Task goal:
For each line below that includes the word "Every", make a copy.

Given records:
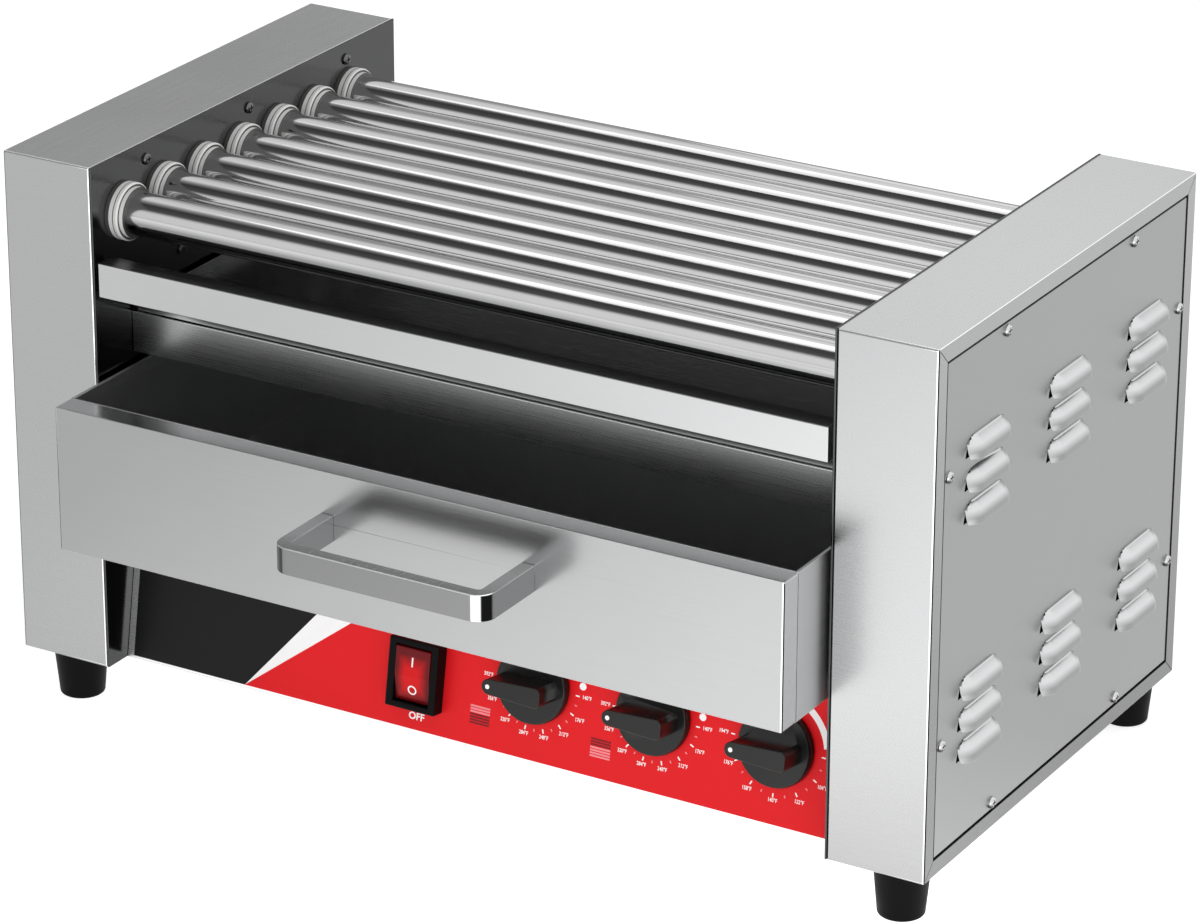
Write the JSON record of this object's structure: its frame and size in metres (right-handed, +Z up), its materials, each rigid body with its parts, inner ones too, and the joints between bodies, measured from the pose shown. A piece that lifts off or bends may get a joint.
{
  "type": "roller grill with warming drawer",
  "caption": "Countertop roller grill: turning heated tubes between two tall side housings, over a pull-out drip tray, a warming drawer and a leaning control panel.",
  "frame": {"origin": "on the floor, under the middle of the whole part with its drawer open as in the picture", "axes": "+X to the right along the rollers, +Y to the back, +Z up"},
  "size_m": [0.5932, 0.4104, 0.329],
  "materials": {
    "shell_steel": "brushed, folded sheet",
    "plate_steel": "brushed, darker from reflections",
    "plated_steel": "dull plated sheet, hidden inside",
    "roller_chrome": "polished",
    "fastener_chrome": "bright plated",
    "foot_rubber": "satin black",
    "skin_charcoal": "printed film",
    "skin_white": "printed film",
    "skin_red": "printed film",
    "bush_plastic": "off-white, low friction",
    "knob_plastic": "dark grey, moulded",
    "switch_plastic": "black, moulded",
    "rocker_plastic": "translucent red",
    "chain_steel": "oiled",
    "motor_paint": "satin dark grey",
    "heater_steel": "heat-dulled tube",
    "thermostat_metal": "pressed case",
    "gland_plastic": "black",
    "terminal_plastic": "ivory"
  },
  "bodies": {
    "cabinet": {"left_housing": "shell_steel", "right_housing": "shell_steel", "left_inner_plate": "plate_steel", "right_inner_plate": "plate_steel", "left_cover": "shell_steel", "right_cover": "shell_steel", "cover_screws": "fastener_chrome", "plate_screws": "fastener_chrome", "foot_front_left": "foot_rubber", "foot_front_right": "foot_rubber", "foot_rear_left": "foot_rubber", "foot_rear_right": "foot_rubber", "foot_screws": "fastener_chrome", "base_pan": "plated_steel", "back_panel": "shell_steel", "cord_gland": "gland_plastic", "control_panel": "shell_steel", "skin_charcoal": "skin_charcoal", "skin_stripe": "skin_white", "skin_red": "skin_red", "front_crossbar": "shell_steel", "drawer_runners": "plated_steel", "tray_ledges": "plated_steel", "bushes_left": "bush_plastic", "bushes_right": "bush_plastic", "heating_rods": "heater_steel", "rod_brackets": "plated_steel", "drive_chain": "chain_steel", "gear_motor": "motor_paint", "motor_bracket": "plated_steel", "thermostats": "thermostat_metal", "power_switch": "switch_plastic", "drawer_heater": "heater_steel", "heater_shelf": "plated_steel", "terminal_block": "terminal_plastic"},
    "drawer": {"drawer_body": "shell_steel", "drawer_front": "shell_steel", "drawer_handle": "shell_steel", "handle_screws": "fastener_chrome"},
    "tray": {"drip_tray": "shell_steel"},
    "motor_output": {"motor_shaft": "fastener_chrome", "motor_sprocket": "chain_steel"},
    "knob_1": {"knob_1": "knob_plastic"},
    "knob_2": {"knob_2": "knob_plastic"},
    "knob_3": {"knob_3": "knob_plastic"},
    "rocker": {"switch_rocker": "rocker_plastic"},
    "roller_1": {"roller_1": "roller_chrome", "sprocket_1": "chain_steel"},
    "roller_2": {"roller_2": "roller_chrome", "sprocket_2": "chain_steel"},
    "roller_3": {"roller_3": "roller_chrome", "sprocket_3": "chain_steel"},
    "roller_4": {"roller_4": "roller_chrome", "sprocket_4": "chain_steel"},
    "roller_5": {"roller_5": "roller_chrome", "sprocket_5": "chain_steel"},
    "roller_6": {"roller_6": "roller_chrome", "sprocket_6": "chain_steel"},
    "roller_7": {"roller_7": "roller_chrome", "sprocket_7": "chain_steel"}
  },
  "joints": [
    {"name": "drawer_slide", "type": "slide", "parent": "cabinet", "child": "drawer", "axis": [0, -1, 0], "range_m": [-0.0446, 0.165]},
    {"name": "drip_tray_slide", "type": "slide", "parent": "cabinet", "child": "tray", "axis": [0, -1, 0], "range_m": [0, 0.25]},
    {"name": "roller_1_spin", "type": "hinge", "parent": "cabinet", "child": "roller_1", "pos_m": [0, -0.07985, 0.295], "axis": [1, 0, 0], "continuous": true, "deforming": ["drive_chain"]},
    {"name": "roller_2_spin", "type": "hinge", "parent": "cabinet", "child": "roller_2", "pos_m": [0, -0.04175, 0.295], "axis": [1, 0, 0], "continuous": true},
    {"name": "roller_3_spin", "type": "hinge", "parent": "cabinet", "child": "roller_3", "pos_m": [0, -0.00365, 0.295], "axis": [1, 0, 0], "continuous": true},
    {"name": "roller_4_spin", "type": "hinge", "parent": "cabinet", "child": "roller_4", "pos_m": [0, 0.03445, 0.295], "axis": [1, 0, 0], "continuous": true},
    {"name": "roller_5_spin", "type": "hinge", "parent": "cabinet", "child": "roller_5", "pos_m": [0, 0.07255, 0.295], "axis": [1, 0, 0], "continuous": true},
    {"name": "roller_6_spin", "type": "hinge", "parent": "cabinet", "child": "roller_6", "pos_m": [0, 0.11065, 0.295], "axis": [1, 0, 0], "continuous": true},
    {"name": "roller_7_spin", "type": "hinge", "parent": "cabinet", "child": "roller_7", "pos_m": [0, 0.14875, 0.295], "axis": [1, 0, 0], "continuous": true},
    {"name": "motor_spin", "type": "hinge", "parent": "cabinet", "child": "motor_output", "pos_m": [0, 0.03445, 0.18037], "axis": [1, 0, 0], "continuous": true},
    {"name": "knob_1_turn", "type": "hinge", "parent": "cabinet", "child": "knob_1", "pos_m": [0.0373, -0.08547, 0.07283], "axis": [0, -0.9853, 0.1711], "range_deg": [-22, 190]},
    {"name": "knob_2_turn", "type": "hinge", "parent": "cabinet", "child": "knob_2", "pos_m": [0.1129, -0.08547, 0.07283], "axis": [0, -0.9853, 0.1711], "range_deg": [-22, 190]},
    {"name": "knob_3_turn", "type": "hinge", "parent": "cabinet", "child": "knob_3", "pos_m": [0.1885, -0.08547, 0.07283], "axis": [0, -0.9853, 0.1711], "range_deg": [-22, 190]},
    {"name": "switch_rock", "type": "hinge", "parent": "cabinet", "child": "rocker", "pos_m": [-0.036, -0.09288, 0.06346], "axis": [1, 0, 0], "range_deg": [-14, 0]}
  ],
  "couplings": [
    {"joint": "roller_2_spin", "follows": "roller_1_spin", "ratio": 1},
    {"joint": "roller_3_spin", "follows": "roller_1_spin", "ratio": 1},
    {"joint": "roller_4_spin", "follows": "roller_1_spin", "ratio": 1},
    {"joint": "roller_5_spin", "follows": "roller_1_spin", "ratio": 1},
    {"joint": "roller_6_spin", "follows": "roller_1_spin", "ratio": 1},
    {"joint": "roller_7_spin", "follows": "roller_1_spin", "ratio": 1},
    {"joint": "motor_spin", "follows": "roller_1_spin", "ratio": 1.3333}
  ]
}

==

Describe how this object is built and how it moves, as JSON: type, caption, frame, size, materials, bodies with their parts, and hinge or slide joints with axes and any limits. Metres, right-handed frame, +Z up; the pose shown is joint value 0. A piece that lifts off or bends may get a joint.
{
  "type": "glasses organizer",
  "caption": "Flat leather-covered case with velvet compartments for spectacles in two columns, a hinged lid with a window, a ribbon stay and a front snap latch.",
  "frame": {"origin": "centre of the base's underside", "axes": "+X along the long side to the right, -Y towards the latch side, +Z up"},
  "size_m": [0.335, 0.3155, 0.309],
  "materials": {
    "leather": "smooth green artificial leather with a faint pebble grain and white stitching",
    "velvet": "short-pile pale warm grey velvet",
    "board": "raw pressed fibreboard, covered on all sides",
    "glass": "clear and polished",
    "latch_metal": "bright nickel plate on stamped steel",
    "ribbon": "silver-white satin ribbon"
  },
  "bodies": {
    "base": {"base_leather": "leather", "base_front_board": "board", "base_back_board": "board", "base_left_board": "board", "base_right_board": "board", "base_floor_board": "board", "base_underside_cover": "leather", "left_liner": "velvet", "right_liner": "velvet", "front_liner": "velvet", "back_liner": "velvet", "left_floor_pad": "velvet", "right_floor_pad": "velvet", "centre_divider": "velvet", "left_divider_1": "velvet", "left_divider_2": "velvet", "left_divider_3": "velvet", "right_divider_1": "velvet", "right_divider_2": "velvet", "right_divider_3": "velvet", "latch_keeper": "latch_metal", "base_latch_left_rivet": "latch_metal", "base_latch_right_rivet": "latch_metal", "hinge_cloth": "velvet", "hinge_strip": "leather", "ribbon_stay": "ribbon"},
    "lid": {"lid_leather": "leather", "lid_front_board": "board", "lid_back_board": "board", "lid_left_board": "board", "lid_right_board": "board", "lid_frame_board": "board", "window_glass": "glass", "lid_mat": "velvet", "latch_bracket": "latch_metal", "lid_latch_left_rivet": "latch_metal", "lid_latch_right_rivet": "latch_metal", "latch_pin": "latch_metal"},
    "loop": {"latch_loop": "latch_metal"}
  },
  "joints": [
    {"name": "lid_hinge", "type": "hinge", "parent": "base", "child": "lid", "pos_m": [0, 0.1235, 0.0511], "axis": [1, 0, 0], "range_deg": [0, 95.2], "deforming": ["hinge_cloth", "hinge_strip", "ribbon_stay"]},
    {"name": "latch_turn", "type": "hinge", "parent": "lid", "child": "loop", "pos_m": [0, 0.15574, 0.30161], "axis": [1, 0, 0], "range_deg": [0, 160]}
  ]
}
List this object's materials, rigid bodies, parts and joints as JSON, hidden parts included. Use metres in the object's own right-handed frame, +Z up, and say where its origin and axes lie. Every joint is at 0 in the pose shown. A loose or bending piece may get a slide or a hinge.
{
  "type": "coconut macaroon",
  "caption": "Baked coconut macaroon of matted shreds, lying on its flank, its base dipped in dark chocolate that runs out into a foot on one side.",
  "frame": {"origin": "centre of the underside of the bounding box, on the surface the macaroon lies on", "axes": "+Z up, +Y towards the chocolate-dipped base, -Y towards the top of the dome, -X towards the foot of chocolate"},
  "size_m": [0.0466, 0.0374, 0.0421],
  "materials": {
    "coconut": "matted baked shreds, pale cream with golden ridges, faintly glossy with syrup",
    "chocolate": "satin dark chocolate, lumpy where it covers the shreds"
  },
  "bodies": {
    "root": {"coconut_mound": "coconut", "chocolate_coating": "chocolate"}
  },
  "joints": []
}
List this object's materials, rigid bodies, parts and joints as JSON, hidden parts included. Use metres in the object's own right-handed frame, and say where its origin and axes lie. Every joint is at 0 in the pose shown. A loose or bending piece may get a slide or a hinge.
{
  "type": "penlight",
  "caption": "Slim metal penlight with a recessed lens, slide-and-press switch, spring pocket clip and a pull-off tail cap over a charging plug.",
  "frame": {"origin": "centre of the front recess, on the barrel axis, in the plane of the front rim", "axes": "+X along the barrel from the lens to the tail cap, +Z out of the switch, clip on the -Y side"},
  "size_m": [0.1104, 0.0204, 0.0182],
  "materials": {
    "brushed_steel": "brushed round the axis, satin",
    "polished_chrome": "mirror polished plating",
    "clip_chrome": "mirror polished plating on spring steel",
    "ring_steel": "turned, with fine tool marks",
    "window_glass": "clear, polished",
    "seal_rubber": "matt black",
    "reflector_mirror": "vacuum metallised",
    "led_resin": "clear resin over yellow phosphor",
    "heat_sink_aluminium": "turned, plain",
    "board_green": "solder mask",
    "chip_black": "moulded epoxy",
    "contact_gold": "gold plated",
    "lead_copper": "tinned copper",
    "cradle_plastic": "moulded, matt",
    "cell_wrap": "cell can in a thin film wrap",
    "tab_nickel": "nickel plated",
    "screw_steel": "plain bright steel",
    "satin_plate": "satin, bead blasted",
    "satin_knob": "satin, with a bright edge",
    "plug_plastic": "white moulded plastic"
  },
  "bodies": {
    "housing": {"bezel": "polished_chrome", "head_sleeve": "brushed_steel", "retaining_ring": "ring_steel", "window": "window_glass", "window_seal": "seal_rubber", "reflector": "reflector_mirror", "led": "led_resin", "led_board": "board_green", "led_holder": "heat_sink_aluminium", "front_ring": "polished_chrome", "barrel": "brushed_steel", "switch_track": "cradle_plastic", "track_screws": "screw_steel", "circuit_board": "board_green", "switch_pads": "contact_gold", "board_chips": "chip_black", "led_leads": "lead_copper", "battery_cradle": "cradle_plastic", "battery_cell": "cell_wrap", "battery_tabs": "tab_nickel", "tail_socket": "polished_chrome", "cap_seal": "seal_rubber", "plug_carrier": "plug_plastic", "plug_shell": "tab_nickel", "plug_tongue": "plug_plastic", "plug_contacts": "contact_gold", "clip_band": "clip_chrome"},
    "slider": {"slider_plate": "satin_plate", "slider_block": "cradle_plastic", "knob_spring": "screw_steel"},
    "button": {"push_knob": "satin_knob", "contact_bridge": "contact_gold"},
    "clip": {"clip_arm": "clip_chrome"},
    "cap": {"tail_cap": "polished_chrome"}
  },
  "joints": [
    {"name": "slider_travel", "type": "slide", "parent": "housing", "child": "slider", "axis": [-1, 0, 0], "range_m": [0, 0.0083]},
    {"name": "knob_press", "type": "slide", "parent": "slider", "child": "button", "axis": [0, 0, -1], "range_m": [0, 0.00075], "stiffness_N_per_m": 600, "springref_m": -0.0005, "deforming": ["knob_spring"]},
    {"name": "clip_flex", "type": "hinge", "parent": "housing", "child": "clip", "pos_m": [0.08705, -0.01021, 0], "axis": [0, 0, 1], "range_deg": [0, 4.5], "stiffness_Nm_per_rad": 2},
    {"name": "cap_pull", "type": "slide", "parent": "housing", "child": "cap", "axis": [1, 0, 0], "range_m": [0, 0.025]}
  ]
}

Solved problem:
List this object's materials, rigid bodies, parts and joints as JSON, hidden parts included. Use metres in the object's own right-handed frame, +Z up, and say where its origin and axes lie. Every joint is at 0 in the pose shown. A loose or bending piece may get a slide or a hinge.
List this object's materials, rigid bodies, parts and joints as JSON, hidden parts included. Use metres in the object's own right-handed frame, and say where its origin and axes lie. Every joint is at 0 in the pose shown. A loose or bending piece may get a slide or a hinge.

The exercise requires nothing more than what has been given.